Damilola Taylor killer Ricky Preddie released from jail

Rickie Preddie
Image caption Ricky Preddie was convicted in 2005 along with his brother Danny

One of Damilola Taylor's killers, who was recalled to prison after breaching his bail, has been released.

Ricky Preddie was jailed for eight years in 2006 with his brother Danny after being convicted of the 10-year-old's manslaughter in south London.

He was released in September 2010 on licence but was returned to Pentonville prison in north London last year.

Damilola, 10, was returning home when he was stabbed in the thigh with a broken beer bottle in Peckham in 2000.

He was found on a stairwell by workmen who tried to save his life.

Ricky Preddie, who was 13 when Damilola died, was returned to jail after being seen in Southwark, south London, and associating with gang members - both against the terms of his release.

Danny Preddie was released early in September last year after serving five years of his sentence.

'Never shown remorse'

Both were convicted in 2005 when forensic evidence, which was missed at the time, revealed tiny blood spots and fibres linking the brothers with Damilola.

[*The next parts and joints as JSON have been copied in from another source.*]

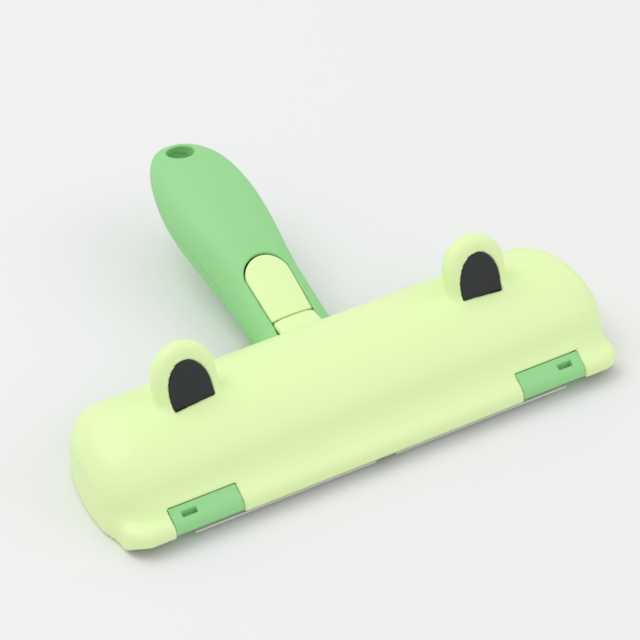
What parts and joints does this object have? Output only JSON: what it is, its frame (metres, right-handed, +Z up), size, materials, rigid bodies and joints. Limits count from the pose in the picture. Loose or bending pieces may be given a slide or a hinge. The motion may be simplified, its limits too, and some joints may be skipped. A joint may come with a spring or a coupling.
{
  "type": "pet hair removal brush",
  "caption": "Rocking pile drum in a flat head under a hinged domed lid with two round ears and dark eyes, on a tilted oval handle with a push button.",
  "frame": {"origin": "on the surface that the brush stands on, below the centre line of the lid's dome, at the middle of the head", "axes": "+X along the head to its right end, +Y to the rear along the handle, +Z up; the hinge tabs and the eyes face -Y"},
  "size_m": [0.191, 0.1581, 0.0496],
  "materials": {
    "lime_plastic": "satin",
    "green_plastic": "matte",
    "eye_black": "matte",
    "drum_plastic": "matte",
    "pile": "short pile",
    "grey_rubber": "matte",
    "steel": "satin"
  },
  "bodies": {
    "frame": {"base_frame": "green_plastic", "handle_base": "green_plastic", "handle_cover": "green_plastic", "button_pin": "steel", "button_spring": "steel", "left_hinge_pin": "steel", "right_hinge_pin": "steel", "left_bearing_cap": "green_plastic", "right_bearing_cap": "green_plastic", "bearing_cap_screws": "steel", "handle_screws": "steel", "neck_screws": "steel", "front_left_strip": "grey_rubber", "front_right_strip": "grey_rubber", "rear_left_strip": "grey_rubber", "rear_right_strip": "grey_rubber"},
    "lid": {"lid": "lime_plastic", "left_eye": "eye_black", "right_eye": "eye_black"},
    "drum": {"drum_core": "drum_plastic", "drum_left_cap": "drum_plastic", "drum_right_cap": "drum_plastic", "front_pile": "pile", "rear_pile": "pile"},
    "button": {"release_button": "lime_plastic"}
  },
  "joints": [
    {"name": "lid_hinge", "type": "hinge", "parent": "frame", "child": "lid", "pos_m": [0, -0.0313, 0.0073], "axis": [1, 0, 0], "range_deg": [0, 90]},
    {"name": "drum_rock", "type": "hinge", "parent": "frame", "child": "drum", "pos_m": [0, 0, 0.0143], "axis": [1, 0, 0], "range_deg": [-30, 30]},
    {"name": "button_press", "type": "hinge", "parent": "frame", "child": "button", "pos_m": [0, 0.03741, 0.01546], "axis": [1, 0, 0], "range_deg": [-5, 0], "stiffness_Nm_per_rad": 0.15, "springref_deg": 5.73, "deforming": ["button_spring"]}
  ]
}
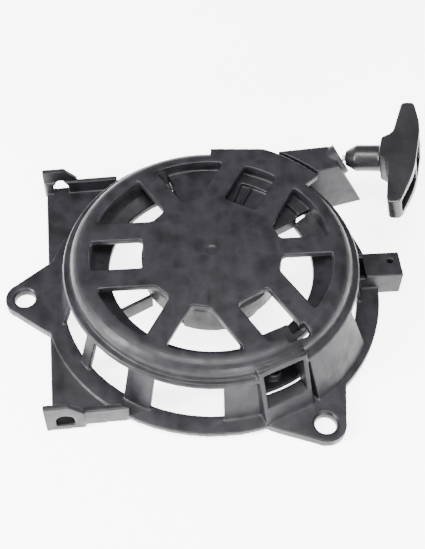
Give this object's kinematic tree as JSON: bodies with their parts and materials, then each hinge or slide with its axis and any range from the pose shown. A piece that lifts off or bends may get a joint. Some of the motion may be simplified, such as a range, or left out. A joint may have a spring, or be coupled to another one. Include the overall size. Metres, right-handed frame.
{
  "type": "recoil starter",
  "caption": "Round moulded case with three bolt ears, slotted top and a side rope guide, holding a spring-driven rope reel with pawls and a T-handled pull rope.",
  "frame": {"origin": "middle of the assembly's footprint on the mounting plane, the underside of the ears", "axes": "+Z out of the case top, along the spin axis; +X towards the grip side, away from the left ear; +Y to the rope guide side"},
  "size_m": [0.2408, 0.1978, 0.0491],
  "materials": {
    "case_nylon": "satin black glass-filled nylon, faint moulding texture",
    "grip_nylon": "semi-gloss black nylon",
    "reel_nylon": "matt black nylon",
    "steel": "zinc-plated steel",
    "spring_steel": "oiled blue-grey spring steel",
    "brass": "sintered bronze, matt",
    "rope": "braided off-white nylon rope"
  },
  "bodies": {
    "case": {"starter_case": "case_nylon", "rope_guide_bush": "steel", "post_sleeve": "brass", "thrust_washer": "steel", "centre_screw": "steel", "rope_run": "rope"},
    "pull_grip": {"grip": "grip_nylon", "knot_washer": "steel", "grip_knot": "rope", "rope_tail": "rope"},
    "rope_reel": {"reel": "reel_nylon", "recoil_spring": "spring_steel", "rope_winding": "rope", "reel_knot": "rope", "pawl_spring_a": "spring_steel", "pawl_spring_b": "spring_steel"},
    "guide_plate": {"ratchet_guide": "reel_nylon", "friction_spring": "spring_steel"},
    "drive_pawl_a": {"pawl_a": "steel"},
    "drive_pawl_b": {"pawl_b": "steel"}
  },
  "joints": [
    {"name": "grip_pull", "type": "slide", "parent": "case", "child": "pull_grip", "axis": [0.9305, -0.2889, 0.225], "range_m": [0, 1.2], "stiffness_N_per_m": 20, "springref_m": -0.75, "deforming": ["rope_tail"]},
    {"name": "reel_spin", "type": "hinge", "parent": "case", "child": "rope_reel", "pos_m": [-0.00899, -0.00093, 0.025], "axis": [0, 0, 1], "range_deg": [-2480, 0], "deforming": ["recoil_spring"]},
    {"name": "guide_turn", "type": "hinge", "parent": "rope_reel", "child": "guide_plate", "pos_m": [-0.00899, -0.00093, 0.0106], "axis": [0, 0, 1], "range_deg": [0, 30], "stiffness_Nm_per_rad": 0.004, "springref_deg": -17.19},
    {"name": "pawl_a_swing", "type": "hinge", "parent": "rope_reel", "child": "drive_pawl_a", "pos_m": [0.01001, -0.00093, 0.0143], "axis": [0, 0, 1], "range_deg": [0, 30], "deforming": ["pawl_spring_a"]},
    {"name": "pawl_b_swing", "type": "hinge", "parent": "rope_reel", "child": "drive_pawl_b", "pos_m": [-0.02799, -0.00093, 0.0143], "axis": [0, 0, 1], "range_deg": [0, 30], "deforming": ["pawl_spring_b"]}
  ],
  "couplings": [
    {"joint": "reel_spin", "follows": "grip_pull", "rad_per_m": -35.971},
    {"joint": "pawl_a_swing", "follows": "guide_turn", "ratio": 1},
    {"joint": "pawl_b_swing", "follows": "guide_turn", "ratio": 1}
  ]
}
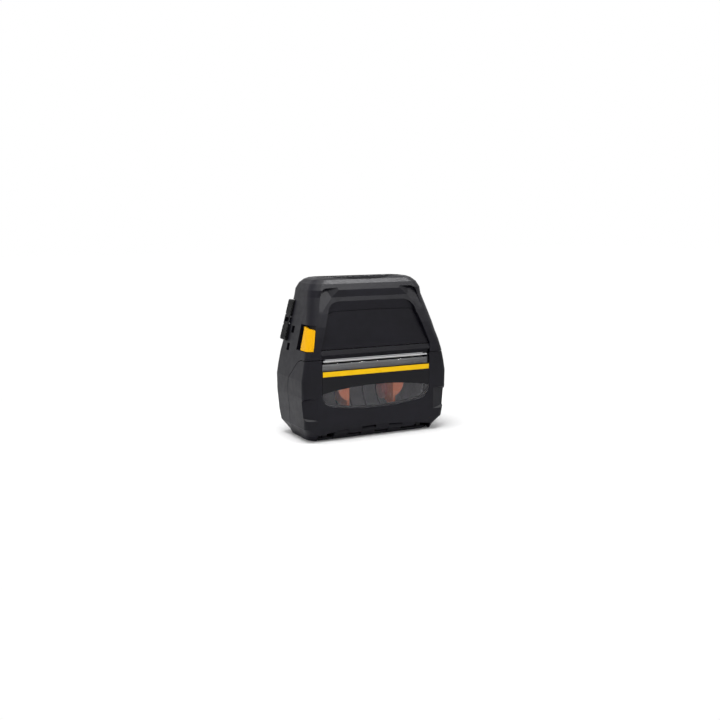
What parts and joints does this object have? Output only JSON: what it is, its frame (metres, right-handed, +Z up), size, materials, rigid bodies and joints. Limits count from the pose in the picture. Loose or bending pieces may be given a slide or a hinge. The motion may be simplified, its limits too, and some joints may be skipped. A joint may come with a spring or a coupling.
{
  "type": "portable label printer",
  "caption": "Portable label printer: hinged media door with a clear window and platen, push latch, sliding roll guides, battery and key panel on the top",
  "frame": {"origin": "on the ground under the middle of the body, which stands on its feet", "axes": "+X across the width, -Y out of the front with the media door, +Z up"},
  "size_m": [0.1586, 0.067, 0.1555],
  "materials": {
    "housing_plastic": "fine moulded texture",
    "inner_plastic": "fine moulded texture",
    "panel_gloss": "satin",
    "key_rubber": "matte",
    "yellow_plastic": "satin",
    "yellow_ink": "satin",
    "smoke_lens": "polished",
    "cover_rubber": "matte",
    "foot_rubber": "matte",
    "platen_rubber": "ground",
    "steel": "brushed",
    "motor_steel": "plated",
    "gear_acetal": "moulded",
    "orange_clear": "polished",
    "orange_solid": "polished",
    "board_green": "lacquered",
    "chip_black": "moulded",
    "light_clear": "polished",
    "ceramic": "glazed",
    "aluminium": "extruded",
    "gold_contact": "plated",
    "socket_plastic": "moulded"
  },
  "bodies": {
    "printer": {"main_housing": "housing_plastic", "front_panel": "panel_gloss", "printhead_cover": "inner_plastic", "tear_bar": "steel", "rear_cover": "housing_plastic", "case_screws": "steel", "base_plate": "housing_plastic", "rubber_feet": "foot_rubber", "left_frame_plate": "steel", "right_frame_plate": "steel", "media_bay": "inner_plastic", "label_sensor": "inner_plastic", "guide_rail": "steel", "main_board": "board_green", "board_chips": "chip_black", "key_board": "board_green", "control_bezel": "inner_plastic", "display_lens": "smoke_lens", "display_module": "chip_black", "status_lights": "light_clear", "printhead": "ceramic", "heat_sink": "aluminium", "head_springs": "steel", "head_beam": "steel", "drive_motor": "motor_steel", "battery_tray": "inner_plastic", "battery_contacts": "gold_contact", "port_block": "inner_plastic", "port_hinge_pins": "steel", "power_socket": "socket_plastic", "data_socket": "socket_plastic", "door_hinge_pin": "steel"},
    "door": {"media_door": "housing_plastic", "door_lens": "smoke_lens", "yellow_stripe": "yellow_ink", "door_frame": "inner_plastic", "platen_bushes": "gear_acetal"},
    "platen": {"platen_roller": "platen_rubber", "platen_shaft": "steel", "platen_gear": "gear_acetal"},
    "idler": {"idler_gear": "gear_acetal"},
    "rotor": {"motor_pinion": "gear_acetal"},
    "latch": {"latch_shaft": "steel", "latch_hooks": "steel", "latch_lever": "steel"},
    "button": {"latch_button": "yellow_plastic"},
    "left_guide": {"left_roll_guide": "orange_clear"},
    "left_disc": {"left_roll_disc": "orange_solid"},
    "right_guide": {"right_roll_guide": "orange_clear"},
    "right_disc": {"right_roll_disc": "orange_solid"},
    "rack_pinion": {"guide_pinion": "gear_acetal"},
    "upper_cover": {"upper_port_cover": "cover_rubber"},
    "lower_cover": {"lower_port_cover": "cover_rubber"},
    "battery": {"battery_pack": "housing_plastic"},
    "battery_catch": {"battery_latch": "housing_plastic"},
    "power_key": {"power_button": "key_rubber"},
    "feed_key": {"feed_button": "key_rubber"},
    "nav_key": {"navigation_pad": "key_rubber"},
    "left_key": {"left_soft_key": "key_rubber"},
    "right_key": {"right_soft_key": "key_rubber"}
  },
  "joints": [
    {"name": "door_hinge", "type": "hinge", "parent": "printer", "child": "door", "pos_m": [0, -0.027, 0.0075], "axis": [1, 0, 0], "range_deg": [0, 80]},
    {"name": "platen_spin", "type": "hinge", "parent": "door", "child": "platen", "pos_m": [0, -0.0225, 0.0705], "axis": [1, 0, 0], "continuous": true},
    {"name": "idler_spin", "type": "hinge", "parent": "printer", "child": "idler", "pos_m": [0.064, -0.00854, 0.0695], "axis": [1, 0, 0], "continuous": true},
    {"name": "motor_spin", "type": "hinge", "parent": "printer", "child": "rotor", "pos_m": [0.06, -0.0025, 0.08056], "axis": [1, 0, 0], "continuous": true},
    {"name": "button_slide", "type": "slide", "parent": "printer", "child": "button", "axis": [0, 1, 0], "range_m": [0, 0.0035], "stiffness_N_per_m": 400, "springref_m": -0.003},
    {"name": "latch_turn", "type": "hinge", "parent": "printer", "child": "latch", "pos_m": [0, -0.015, 0.081], "axis": [1, 0, 0], "range_deg": [-13, 0]},
    {"name": "left_guide_slide", "type": "slide", "parent": "printer", "child": "left_guide", "axis": [-1, 0, 0], "range_m": [-0.0115, 0.029]},
    {"name": "right_guide_slide", "type": "slide", "parent": "printer", "child": "right_guide", "axis": [1, 0, 0], "range_m": [-0.0115, 0.029]},
    {"name": "rack_pinion_turn", "type": "hinge", "parent": "printer", "child": "rack_pinion", "pos_m": [0, 0, 0.0044], "axis": [0, 0, 1], "range_deg": [-360, 180]},
    {"name": "left_disc_spin", "type": "hinge", "parent": "left_guide", "child": "left_disc", "pos_m": [-0.023, 0, 0.04], "axis": [1, 0, 0], "continuous": true},
    {"name": "right_disc_spin", "type": "hinge", "parent": "right_guide", "child": "right_disc", "pos_m": [0.023, 0, 0.04], "axis": [1, 0, 0], "continuous": true},
    {"name": "upper_port_cover_hinge", "type": "hinge", "parent": "printer", "child": "upper_cover", "pos_m": [-0.06844, 0.0248, 0.11643], "axis": [0, -1, 0], "range_deg": [0, 80]},
    {"name": "lower_port_cover_hinge", "type": "hinge", "parent": "printer", "child": "lower_cover", "pos_m": [-0.07019, 0.0248, 0.10986], "axis": [0, 1, 0], "range_deg": [0, 80]},
    {"name": "battery_slide", "type": "slide", "parent": "printer", "child": "battery", "axis": [0, 1, 0], "range_m": [0, 0.04]},
    {"name": "battery_latch_slide", "type": "slide", "parent": "printer", "child": "battery_catch", "axis": [0, 0, -1], "range_m": [0, 0.002], "stiffness_N_per_m": 300, "springref_m": -0.002},
    {"name": "power_press", "type": "slide", "parent": "printer", "child": "power_key", "axis": [0, 0, -1], "range_m": [0, 0.0006], "stiffness_N_per_m": 500, "springref_m": -0.0004},
    {"name": "feed_press", "type": "slide", "parent": "printer", "child": "feed_key", "axis": [0, 0, -1], "range_m": [0, 0.0006], "stiffness_N_per_m": 500, "springref_m": -0.0004},
    {"name": "navigation_press", "type": "slide", "parent": "printer", "child": "nav_key", "axis": [0, 0, -1], "range_m": [0, 0.0006], "stiffness_N_per_m": 500, "springref_m": -0.0004},
    {"name": "left_soft_press", "type": "slide", "parent": "printer", "child": "left_key", "axis": [0, 0, -1], "range_m": [0, 0.0006], "stiffness_N_per_m": 500, "springref_m": -0.0004},
    {"name": "right_soft_press", "type": "slide", "parent": "printer", "child": "right_key", "axis": [0, 0, -1], "range_m": [0, 0.0006], "stiffness_N_per_m": 500, "springref_m": -0.0004}
  ],
  "couplings": [
    {"joint": "idler_spin", "follows": "platen_spin", "ratio": -0.81818},
    {"joint": "motor_spin", "follows": "platen_spin", "ratio": 1.2857},
    {"joint": "latch_turn", "follows": "button_slide", "rad_per_m": -64.3},
    {"joint": "right_guide_slide", "follows": "left_guide_slide", "ratio": 1},
    {"joint": "rack_pinion_turn", "follows": "left_guide_slide", "rad_per_m": -166.67}
  ]
}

Gary Trowsdale, managing director of the Damilola Taylor Trust, said: "We hope that this time Ricky Preddie can keep himself out of trouble and the Probation Service can deliver the support he requires to do so.

Image caption Damilola had moved to London from Nigeria a few months before he died

"There is, of course, absolutely zero evidence that he has been reformed and, like his brother, he has never shown remorse.

"On this basis, as with every other victims organisation in the country, we do not understand why he was released in the first place.

"What can we do, though? The system is the system, and the system is flawed."

A Ministry of Justice spokesman said the decision to release recalled offenders was made by the independent parole board.

"Serious offenders released on licence are subject to a strict set of conditions and controls," he said.

"Examples include a strict curfew and other restrictions on their movements, as well as frequent meetings with their offender manager. If they fail to comply with their licence conditions, they are liable to be returned to custody."

The spokesman added that offenders were also monitored by the Multi-Agency Public Protection Arrangements (MAPPA).